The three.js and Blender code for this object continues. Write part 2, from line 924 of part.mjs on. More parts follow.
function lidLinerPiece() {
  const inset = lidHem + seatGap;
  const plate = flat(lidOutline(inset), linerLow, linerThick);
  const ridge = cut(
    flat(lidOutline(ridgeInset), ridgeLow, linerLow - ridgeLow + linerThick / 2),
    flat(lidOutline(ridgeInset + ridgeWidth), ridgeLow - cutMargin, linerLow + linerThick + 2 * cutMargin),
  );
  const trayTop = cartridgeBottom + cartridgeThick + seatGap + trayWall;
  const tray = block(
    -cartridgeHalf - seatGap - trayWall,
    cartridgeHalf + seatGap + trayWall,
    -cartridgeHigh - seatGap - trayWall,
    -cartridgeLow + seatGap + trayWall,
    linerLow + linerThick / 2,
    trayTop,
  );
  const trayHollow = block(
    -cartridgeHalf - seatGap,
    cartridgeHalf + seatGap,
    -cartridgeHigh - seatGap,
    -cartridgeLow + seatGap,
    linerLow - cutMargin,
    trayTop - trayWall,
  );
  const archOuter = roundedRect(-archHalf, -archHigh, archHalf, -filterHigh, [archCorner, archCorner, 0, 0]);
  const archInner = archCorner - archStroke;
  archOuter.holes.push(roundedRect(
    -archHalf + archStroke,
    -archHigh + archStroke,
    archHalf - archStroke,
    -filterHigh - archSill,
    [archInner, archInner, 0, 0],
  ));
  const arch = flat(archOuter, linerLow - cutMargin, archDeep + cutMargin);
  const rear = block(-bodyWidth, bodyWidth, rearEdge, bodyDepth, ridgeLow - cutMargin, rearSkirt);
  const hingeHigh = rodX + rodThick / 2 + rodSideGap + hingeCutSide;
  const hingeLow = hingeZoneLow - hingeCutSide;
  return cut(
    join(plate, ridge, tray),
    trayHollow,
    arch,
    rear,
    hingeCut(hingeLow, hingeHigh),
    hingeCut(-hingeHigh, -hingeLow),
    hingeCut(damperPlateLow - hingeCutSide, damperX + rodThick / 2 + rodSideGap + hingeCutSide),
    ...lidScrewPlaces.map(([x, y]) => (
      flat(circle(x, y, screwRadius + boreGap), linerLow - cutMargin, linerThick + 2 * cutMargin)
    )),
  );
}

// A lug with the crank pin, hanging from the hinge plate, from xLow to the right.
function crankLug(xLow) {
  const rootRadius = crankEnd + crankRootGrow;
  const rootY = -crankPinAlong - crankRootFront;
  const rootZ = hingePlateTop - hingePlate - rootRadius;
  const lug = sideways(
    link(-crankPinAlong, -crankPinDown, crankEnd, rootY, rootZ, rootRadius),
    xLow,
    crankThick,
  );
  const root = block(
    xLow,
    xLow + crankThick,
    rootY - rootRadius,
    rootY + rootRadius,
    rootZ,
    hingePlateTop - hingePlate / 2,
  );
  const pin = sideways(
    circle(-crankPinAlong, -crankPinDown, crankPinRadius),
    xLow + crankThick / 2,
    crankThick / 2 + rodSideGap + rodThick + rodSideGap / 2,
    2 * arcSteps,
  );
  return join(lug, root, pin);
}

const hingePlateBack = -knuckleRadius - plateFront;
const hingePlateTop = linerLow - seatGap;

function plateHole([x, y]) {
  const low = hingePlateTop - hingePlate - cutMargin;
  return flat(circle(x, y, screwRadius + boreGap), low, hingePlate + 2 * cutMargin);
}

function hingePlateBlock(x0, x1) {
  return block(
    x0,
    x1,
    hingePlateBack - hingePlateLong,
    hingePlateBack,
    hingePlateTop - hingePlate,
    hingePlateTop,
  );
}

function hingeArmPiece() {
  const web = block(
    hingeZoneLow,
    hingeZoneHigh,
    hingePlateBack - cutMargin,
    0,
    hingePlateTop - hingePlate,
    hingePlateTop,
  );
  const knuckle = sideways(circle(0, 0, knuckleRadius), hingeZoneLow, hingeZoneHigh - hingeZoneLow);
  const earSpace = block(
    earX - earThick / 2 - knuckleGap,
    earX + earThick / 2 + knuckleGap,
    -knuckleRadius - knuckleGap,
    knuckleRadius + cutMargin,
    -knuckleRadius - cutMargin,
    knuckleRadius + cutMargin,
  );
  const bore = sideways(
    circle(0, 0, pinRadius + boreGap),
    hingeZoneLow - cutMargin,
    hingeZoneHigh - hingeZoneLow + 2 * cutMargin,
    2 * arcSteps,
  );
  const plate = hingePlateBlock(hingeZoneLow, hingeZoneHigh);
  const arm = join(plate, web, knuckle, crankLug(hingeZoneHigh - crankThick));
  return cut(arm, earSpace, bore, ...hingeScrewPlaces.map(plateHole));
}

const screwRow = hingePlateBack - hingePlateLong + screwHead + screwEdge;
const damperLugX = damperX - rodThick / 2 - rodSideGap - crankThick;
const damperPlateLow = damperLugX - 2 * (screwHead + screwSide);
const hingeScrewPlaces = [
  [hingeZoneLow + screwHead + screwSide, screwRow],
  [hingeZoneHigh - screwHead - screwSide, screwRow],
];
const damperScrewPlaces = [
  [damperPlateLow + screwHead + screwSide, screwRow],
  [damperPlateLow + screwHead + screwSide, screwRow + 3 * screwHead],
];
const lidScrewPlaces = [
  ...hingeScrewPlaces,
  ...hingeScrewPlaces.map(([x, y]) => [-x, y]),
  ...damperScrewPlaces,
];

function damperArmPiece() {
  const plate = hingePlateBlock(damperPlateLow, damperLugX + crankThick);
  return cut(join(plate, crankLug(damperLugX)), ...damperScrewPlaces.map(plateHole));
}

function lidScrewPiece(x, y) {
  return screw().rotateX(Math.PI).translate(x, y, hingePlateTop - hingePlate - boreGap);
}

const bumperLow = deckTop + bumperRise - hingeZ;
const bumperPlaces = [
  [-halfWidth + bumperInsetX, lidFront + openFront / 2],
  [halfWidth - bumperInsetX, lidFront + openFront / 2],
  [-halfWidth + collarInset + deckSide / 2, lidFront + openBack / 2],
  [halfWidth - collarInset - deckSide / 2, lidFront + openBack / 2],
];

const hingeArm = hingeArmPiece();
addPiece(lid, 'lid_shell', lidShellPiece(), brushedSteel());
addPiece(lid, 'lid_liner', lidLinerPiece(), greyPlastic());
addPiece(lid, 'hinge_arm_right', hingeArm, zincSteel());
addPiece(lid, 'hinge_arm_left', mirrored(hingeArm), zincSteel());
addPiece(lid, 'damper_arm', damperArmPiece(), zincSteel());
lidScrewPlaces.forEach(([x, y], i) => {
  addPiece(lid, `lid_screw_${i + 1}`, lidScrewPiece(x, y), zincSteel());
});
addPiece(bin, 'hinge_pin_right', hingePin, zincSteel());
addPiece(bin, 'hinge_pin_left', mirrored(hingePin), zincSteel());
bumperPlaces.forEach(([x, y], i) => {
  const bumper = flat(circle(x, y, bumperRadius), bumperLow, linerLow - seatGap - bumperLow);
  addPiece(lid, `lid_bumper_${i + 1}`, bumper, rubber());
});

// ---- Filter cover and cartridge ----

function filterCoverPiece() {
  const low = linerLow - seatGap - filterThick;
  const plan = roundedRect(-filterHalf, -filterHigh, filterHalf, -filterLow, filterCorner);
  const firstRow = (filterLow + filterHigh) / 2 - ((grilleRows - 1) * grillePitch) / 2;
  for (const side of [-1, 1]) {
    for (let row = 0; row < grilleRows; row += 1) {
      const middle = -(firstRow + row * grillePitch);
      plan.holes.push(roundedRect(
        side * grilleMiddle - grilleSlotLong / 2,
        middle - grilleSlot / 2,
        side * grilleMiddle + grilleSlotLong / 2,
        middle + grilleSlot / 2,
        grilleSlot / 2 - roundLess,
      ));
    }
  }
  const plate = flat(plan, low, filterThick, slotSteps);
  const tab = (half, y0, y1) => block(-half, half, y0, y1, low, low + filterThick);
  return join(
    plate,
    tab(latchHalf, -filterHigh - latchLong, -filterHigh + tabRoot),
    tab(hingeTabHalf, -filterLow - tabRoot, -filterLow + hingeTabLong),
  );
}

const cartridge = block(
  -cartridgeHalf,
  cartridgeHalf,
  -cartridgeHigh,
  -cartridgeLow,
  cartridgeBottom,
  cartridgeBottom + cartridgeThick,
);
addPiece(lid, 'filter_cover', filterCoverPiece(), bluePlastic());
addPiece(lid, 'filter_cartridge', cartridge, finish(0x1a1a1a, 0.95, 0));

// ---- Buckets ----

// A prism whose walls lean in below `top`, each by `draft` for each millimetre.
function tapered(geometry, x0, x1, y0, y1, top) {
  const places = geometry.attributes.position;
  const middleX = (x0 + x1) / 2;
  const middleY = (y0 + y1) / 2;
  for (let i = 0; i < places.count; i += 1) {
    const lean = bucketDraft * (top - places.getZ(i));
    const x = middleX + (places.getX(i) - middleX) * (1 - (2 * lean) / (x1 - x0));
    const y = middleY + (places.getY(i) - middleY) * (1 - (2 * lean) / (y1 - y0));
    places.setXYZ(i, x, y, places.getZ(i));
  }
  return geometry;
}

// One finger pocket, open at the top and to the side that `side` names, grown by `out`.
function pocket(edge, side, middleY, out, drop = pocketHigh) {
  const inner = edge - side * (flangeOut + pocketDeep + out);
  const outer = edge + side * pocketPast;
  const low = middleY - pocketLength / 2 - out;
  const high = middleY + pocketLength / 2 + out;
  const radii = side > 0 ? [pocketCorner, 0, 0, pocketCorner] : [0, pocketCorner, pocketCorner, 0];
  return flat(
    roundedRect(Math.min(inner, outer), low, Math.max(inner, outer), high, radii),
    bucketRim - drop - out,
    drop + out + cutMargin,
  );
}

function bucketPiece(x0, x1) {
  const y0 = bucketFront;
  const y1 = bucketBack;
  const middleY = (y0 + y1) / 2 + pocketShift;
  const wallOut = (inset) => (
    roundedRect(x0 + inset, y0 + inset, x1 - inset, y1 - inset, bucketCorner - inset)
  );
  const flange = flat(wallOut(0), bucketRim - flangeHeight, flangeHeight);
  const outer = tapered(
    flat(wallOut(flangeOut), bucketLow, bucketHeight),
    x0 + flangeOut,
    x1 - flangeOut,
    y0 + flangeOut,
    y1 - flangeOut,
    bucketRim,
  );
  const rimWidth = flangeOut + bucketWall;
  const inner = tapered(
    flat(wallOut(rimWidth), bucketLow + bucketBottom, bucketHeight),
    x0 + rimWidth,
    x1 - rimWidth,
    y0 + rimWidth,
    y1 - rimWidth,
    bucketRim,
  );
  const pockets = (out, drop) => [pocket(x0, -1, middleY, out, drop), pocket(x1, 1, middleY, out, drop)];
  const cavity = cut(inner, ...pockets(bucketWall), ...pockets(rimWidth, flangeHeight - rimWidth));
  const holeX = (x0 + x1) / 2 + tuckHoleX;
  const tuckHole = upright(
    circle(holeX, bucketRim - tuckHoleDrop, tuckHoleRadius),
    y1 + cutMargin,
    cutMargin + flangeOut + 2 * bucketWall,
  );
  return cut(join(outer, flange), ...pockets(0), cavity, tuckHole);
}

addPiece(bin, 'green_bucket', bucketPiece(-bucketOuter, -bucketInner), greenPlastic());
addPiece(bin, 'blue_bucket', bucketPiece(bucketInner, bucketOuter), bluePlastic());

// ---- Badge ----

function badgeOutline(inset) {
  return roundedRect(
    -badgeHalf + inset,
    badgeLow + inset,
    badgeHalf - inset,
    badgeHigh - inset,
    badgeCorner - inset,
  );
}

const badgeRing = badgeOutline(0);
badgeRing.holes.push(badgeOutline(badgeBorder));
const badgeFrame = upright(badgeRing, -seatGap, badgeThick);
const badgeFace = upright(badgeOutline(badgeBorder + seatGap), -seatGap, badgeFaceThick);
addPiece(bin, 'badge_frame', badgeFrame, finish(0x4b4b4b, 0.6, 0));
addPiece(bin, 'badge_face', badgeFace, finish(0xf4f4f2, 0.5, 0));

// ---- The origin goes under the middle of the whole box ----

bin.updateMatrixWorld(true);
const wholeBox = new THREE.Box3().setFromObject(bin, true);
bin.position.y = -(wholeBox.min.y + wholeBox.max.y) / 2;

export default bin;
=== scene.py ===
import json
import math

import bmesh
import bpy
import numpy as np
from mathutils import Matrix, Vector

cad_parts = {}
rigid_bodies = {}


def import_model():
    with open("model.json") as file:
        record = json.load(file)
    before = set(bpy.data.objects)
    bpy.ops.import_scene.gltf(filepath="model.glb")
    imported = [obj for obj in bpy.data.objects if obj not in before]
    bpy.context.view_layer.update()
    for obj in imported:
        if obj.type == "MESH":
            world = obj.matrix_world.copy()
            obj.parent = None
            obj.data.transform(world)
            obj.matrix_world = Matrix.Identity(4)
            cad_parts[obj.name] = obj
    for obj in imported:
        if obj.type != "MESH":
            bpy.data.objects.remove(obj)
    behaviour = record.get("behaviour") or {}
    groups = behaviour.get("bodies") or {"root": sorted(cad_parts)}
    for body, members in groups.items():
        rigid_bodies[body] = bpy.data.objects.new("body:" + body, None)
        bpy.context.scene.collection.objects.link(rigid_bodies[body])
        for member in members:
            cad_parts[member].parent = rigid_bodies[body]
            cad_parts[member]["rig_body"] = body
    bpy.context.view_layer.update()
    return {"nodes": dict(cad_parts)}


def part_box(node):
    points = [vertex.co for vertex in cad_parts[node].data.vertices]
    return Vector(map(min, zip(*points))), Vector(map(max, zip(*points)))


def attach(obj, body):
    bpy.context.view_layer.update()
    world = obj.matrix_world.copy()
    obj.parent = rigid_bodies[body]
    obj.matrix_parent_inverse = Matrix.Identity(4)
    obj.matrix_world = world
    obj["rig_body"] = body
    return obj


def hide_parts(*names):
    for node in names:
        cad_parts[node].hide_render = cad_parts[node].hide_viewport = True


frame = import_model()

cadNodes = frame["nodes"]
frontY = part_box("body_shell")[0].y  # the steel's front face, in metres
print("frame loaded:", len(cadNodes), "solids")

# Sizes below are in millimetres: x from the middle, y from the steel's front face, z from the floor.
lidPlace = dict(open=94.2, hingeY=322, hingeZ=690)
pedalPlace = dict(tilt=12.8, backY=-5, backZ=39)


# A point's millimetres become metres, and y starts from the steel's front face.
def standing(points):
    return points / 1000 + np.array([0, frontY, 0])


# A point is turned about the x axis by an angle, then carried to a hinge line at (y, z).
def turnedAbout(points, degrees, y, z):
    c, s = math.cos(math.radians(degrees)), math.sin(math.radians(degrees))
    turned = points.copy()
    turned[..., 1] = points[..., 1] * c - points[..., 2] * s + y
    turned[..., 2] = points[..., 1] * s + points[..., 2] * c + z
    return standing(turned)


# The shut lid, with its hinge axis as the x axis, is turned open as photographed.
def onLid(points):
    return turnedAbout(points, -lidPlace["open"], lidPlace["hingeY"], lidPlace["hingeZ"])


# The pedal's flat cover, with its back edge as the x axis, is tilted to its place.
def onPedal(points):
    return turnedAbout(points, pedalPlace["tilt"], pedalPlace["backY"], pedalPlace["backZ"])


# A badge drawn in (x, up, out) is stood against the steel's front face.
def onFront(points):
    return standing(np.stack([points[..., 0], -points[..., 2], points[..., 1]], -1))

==

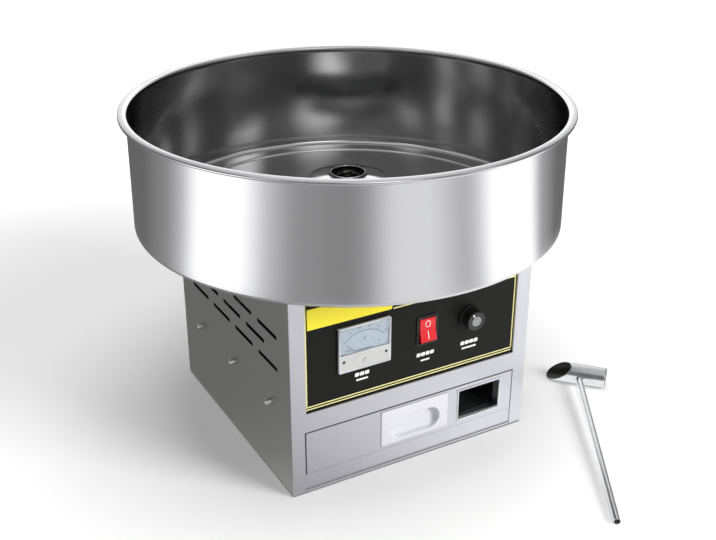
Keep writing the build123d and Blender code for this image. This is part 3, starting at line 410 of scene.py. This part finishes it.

> [Directions for this task]: Quote only the lines running from the line that holds "bin.updateMatrixWorld(true);" to the line that holds "cad_parts[member].parent = rigid_bodies[body]", both ends included.

> [Complete answer]:
bin.updateMatrixWorld(true);
const wholeBox = new THREE.Box3().setFromObject(bin, true);
bin.position.y = -(wholeBox.min.y + wholeBox.max.y) / 2;

export default bin;
=== scene.py ===
import json
import math

import bmesh
import bpy
import numpy as np
from mathutils import Matrix, Vector

cad_parts = {}
rigid_bodies = {}


def import_model():
    with open("model.json") as file:
        record = json.load(file)
    before = set(bpy.data.objects)
    bpy.ops.import_scene.gltf(filepath="model.glb")
    imported = [obj for obj in bpy.data.objects if obj not in before]
    bpy.context.view_layer.update()
    for obj in imported:
        if obj.type == "MESH":
            world = obj.matrix_world.copy()
            obj.parent = None
            obj.data.transform(world)
            obj.matrix_world = Matrix.Identity(4)
            cad_parts[obj.name] = obj
    for obj in imported:
        if obj.type != "MESH":
            bpy.data.objects.remove(obj)
    behaviour = record.get("behaviour") or {}
    groups = behaviour.get("bodies") or {"root": sorted(cad_parts)}
    for body, members in groups.items():
        rigid_bodies[body] = bpy.data.objects.new("body:" + body, None)
        bpy.context.scene.collection.objects.link(rigid_bodies[body])
        for member in members:
            cad_parts[member].parent = rigid_bodies[body]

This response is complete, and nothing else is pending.